Today I chose poorly. This tea is all wrong for today. The cheery, light floral back notes are completely at odds not only with the blustery gray day but also the semi-negative anticipation which is building about holiday travel in just a few days time.
Don’t get me wrong, I love my family and I love visiting them and spending time. In fact, only seeing them once a year for a few days is one of the few genuine disappointments about the current state of my “grown up” life.
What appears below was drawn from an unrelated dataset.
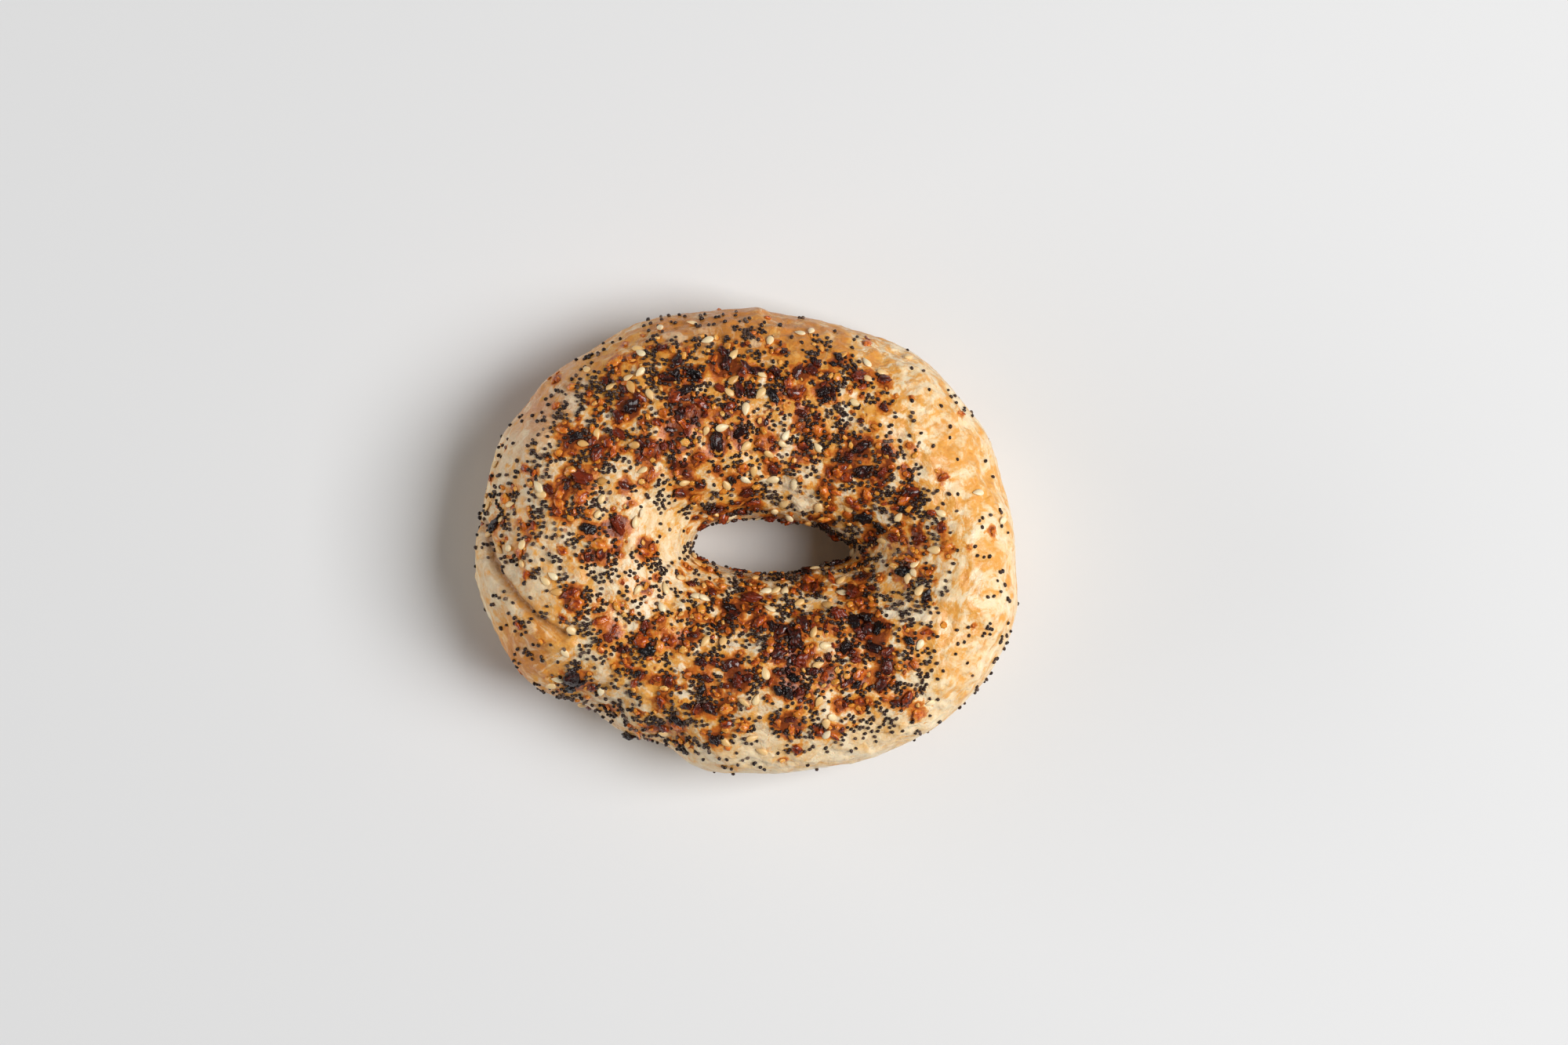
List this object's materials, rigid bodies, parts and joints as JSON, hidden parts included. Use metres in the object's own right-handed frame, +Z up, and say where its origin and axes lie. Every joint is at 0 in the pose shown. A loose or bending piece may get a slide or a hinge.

But the four hour flight to and from Philadelphia, coupled with the time wasted in both IAH and PHL — dealing with park’n’ride, the complete lack of automated baggage check for people who are already checked into their flight and have already paid for baggage, dealing with the TSA, dealing with the complete lack of anything that actually resembles food in either airport… that I am not looking forward to at all. Thank God we don’t have to deal with connecting flights.
I like the actual act of flying. I find it completely magical. But for the practical task of getting from A to B, I am much more of a road warrior at heart than a jet setter.
I know, I know. First world problems. I’ll shut up and drink my floral tea now.
So we finally brewed our second one of these sample flowering teas from TeaVivre.
This time I filled our globe pot entirely with hot water and then gently lowered the item into it. I used chopsticks to try to hold it submerged while the air leaked out and it began to hydrate. It took a LONG time to do this.
But we did eventually end up with a completely intact
flying spaghetti monster flowering tea display which was very pretty.
I think our globe pot is too big and so the ratio of item to water is all wrong.
But the spectacle of these things is pretty interesting.